▶ **Data provided**
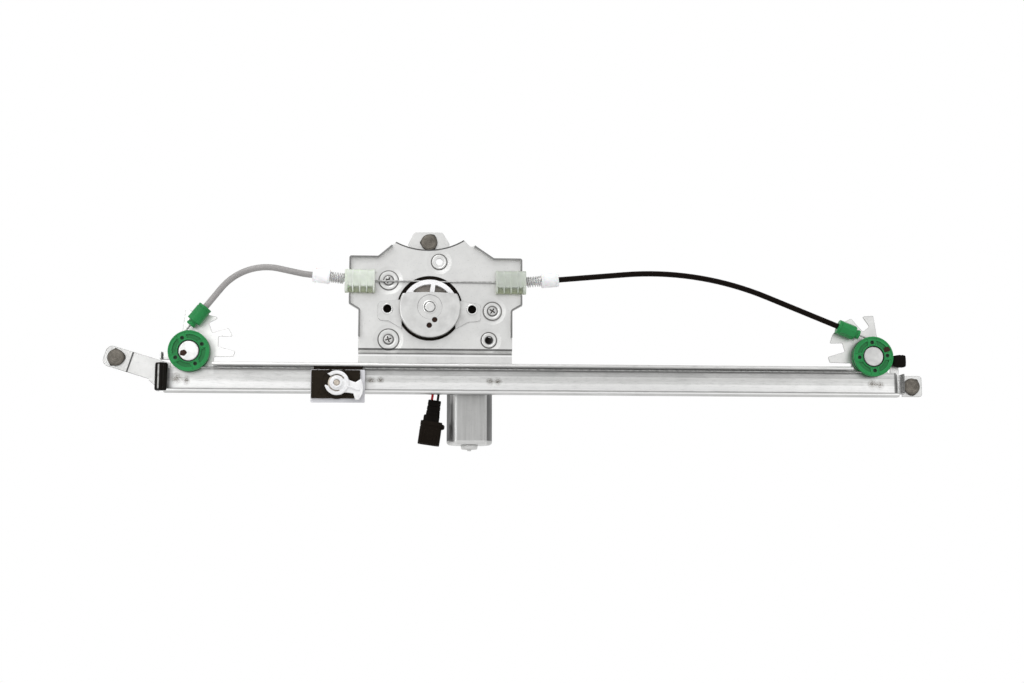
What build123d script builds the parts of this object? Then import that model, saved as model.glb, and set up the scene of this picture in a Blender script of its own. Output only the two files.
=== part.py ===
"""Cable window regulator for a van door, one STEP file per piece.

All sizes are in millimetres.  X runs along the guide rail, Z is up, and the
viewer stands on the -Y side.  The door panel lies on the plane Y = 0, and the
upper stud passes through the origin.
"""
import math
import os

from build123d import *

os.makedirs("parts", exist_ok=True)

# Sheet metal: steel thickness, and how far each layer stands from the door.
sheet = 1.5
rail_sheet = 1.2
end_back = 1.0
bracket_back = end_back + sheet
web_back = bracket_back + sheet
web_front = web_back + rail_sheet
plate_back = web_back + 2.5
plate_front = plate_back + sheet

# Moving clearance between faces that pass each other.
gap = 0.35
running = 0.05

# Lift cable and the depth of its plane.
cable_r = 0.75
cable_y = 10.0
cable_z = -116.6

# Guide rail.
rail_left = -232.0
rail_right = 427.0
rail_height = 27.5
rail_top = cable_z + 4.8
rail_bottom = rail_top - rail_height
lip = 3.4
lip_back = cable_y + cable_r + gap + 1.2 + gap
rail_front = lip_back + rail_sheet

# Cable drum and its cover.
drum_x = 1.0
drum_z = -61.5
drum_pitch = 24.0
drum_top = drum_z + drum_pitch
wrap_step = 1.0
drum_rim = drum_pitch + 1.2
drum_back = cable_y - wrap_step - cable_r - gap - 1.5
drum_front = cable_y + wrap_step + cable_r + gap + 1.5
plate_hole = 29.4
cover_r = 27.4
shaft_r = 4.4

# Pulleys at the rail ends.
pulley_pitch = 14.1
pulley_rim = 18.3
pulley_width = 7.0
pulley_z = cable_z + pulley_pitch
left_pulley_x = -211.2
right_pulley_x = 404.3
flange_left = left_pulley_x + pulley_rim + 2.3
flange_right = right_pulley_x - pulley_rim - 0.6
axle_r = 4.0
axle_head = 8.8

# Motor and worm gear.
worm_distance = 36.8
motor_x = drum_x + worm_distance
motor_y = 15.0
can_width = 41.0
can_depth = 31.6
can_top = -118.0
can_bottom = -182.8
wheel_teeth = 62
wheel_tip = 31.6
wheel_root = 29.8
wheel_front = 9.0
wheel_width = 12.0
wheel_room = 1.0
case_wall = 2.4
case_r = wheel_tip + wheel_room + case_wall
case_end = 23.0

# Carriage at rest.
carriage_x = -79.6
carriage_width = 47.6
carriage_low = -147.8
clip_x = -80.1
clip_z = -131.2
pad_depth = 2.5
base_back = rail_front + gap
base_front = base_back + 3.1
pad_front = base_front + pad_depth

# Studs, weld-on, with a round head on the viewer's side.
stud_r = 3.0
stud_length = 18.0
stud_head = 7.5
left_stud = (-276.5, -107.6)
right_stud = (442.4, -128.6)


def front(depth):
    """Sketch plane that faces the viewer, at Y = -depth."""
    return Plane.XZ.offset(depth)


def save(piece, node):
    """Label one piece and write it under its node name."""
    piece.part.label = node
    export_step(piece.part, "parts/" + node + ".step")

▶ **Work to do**
Report all lines of the material that contain the word "parts".

▶ **Exercise solution**
What build123d script builds the parts of this object? Then import that model, saved as model.glb, and set up the scene of this picture in a Blender script of its own. Output only the two files.
os.makedirs("parts", exist_ok=True)
    export_step(piece.part, "parts/" + node + ".step")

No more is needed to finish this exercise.